→ Request
Write out the whole listing word for word.

# # # # # # #

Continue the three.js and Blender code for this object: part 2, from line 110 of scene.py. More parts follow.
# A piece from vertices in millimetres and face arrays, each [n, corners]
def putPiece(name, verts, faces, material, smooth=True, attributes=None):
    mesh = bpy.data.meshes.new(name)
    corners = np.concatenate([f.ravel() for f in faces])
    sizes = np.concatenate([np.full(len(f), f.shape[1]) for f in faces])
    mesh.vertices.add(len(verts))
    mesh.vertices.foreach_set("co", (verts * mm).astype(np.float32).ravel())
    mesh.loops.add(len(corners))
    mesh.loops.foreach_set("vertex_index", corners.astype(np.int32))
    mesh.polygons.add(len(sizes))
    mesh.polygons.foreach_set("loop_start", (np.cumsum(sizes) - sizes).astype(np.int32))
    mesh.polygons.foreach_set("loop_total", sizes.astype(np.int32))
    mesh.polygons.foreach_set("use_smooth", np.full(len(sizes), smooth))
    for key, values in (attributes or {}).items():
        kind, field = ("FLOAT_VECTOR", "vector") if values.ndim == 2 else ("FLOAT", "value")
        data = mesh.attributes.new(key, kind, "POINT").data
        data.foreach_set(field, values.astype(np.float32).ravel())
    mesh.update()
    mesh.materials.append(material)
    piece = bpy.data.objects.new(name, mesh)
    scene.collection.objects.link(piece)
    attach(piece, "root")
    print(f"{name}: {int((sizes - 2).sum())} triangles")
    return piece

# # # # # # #

→ Correct output
Continue the three.js and Blender code for this object: part 2, from line 110 of scene.py. More parts follow.
# A piece from vertices in millimetres and face arrays, each [n, corners]
def putPiece(name, verts, faces, material, smooth=True, attributes=None):
    mesh = bpy.data.meshes.new(name)
    corners = np.concatenate([f.ravel() for f in faces])
    sizes = np.concatenate([np.full(len(f), f.shape[1]) for f in faces])
    mesh.vertices.add(len(verts))
    mesh.vertices.foreach_set("co", (verts * mm).astype(np.float32).ravel())
    mesh.loops.add(len(corners))
    mesh.loops.foreach_set("vertex_index", corners.astype(np.int32))
    mesh.polygons.add(len(sizes))
    mesh.polygons.foreach_set("loop_start", (np.cumsum(sizes) - sizes).astype(np.int32))
    mesh.polygons.foreach_set("loop_total", sizes.astype(np.int32))
    mesh.polygons.foreach_set("use_smooth", np.full(len(sizes), smooth))
    for key, values in (attributes or {}).items():
        kind, field = ("FLOAT_VECTOR", "vector") if values.ndim == 2 else ("FLOAT", "value")
        data = mesh.attributes.new(key, kind, "POINT").data
        data.foreach_set(field, values.astype(np.float32).ravel())
    mesh.update()
    mesh.materials.append(material)
    piece = bpy.data.objects.new(name, mesh)
    scene.collection.objects.link(piece)
    attach(piece, "root")
    print(f"{name}: {int((sizes - 2).sum())} triangles")
    return piece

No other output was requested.